-- BEGIN Data section --

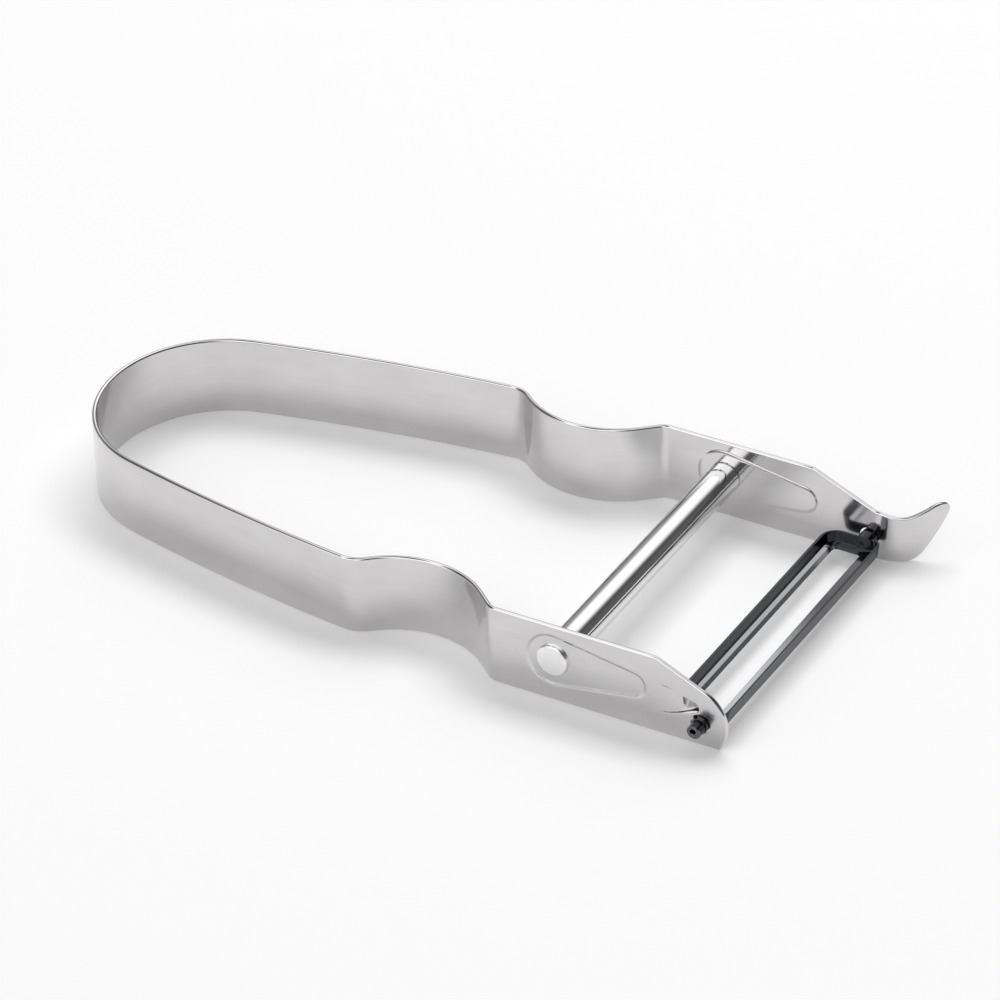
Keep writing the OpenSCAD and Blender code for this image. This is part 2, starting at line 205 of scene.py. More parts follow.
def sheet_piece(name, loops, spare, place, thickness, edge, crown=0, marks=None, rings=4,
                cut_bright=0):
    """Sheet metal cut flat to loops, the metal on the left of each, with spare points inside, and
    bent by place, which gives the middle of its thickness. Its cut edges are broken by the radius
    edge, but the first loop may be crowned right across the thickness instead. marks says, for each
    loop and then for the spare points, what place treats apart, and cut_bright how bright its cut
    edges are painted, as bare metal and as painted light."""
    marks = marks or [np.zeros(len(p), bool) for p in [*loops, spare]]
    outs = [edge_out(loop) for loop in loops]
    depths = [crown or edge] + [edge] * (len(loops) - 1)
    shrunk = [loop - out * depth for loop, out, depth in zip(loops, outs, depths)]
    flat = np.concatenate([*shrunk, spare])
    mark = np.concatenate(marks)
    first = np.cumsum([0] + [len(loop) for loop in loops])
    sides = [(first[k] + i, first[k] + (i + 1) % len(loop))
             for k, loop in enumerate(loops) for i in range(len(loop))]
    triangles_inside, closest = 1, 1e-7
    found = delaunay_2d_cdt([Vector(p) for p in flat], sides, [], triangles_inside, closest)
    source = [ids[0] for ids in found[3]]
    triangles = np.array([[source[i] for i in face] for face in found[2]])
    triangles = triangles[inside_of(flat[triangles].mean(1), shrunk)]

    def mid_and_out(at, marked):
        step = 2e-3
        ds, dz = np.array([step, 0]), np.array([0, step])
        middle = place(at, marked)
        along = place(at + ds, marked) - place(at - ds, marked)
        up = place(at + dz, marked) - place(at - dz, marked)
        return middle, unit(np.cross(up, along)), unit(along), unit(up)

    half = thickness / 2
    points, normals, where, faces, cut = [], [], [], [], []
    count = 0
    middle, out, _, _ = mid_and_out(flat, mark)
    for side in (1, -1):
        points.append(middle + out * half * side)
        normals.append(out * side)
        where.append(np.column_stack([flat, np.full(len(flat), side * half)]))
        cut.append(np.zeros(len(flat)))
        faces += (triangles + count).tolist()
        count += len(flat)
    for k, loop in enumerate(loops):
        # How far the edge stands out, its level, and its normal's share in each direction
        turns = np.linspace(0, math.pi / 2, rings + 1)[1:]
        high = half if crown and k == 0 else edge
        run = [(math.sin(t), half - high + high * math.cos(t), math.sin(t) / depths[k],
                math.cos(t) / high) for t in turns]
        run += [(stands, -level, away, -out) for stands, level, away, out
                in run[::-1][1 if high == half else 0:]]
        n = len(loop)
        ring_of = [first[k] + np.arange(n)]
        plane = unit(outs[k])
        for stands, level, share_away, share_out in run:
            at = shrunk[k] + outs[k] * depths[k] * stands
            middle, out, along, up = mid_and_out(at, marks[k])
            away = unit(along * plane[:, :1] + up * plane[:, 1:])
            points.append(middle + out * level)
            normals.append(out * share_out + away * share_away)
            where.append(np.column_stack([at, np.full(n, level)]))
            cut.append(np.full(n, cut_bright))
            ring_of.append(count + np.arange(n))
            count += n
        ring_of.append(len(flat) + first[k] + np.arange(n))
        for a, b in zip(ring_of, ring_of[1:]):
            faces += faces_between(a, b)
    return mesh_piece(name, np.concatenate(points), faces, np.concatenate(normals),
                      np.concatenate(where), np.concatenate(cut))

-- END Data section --
-- BEGIN Data section --

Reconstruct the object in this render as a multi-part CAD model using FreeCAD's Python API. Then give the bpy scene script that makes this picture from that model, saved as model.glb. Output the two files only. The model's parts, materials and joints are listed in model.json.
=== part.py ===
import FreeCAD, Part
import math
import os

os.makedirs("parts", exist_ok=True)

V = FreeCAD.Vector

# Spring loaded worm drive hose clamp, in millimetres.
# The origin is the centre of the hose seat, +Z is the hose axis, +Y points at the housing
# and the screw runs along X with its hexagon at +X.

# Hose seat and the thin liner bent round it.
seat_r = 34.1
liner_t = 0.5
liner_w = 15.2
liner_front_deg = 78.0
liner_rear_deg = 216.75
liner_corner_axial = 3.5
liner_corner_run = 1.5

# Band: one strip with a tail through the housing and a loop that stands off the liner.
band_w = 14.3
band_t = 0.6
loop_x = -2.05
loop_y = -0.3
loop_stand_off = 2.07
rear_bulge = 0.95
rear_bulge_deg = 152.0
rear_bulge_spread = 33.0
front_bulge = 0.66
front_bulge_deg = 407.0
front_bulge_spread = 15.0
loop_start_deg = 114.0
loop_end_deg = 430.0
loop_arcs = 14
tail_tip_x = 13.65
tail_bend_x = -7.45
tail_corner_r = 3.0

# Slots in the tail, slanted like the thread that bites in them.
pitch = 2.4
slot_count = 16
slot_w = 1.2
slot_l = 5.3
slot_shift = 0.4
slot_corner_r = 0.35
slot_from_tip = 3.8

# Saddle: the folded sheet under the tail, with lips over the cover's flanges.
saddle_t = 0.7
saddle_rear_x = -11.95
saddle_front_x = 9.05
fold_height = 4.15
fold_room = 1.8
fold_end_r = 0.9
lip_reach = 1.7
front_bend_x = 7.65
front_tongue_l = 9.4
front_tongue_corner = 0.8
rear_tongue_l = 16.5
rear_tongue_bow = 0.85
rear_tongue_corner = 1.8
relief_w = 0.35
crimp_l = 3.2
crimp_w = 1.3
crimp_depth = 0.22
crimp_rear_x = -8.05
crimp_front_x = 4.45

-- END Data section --

> Set task: Locate the string "FreeCAD" in the listing above and copy every line where it occurs.

> Result:
Reconstruct the object in this render as a multi-part CAD model using FreeCAD's Python API. Then give the bpy scene script that makes this picture from that model, saved as model.glb. Output the two files only. The model's parts, materials and joints are listed in model.json.
import FreeCAD, Part
V = FreeCAD.Vector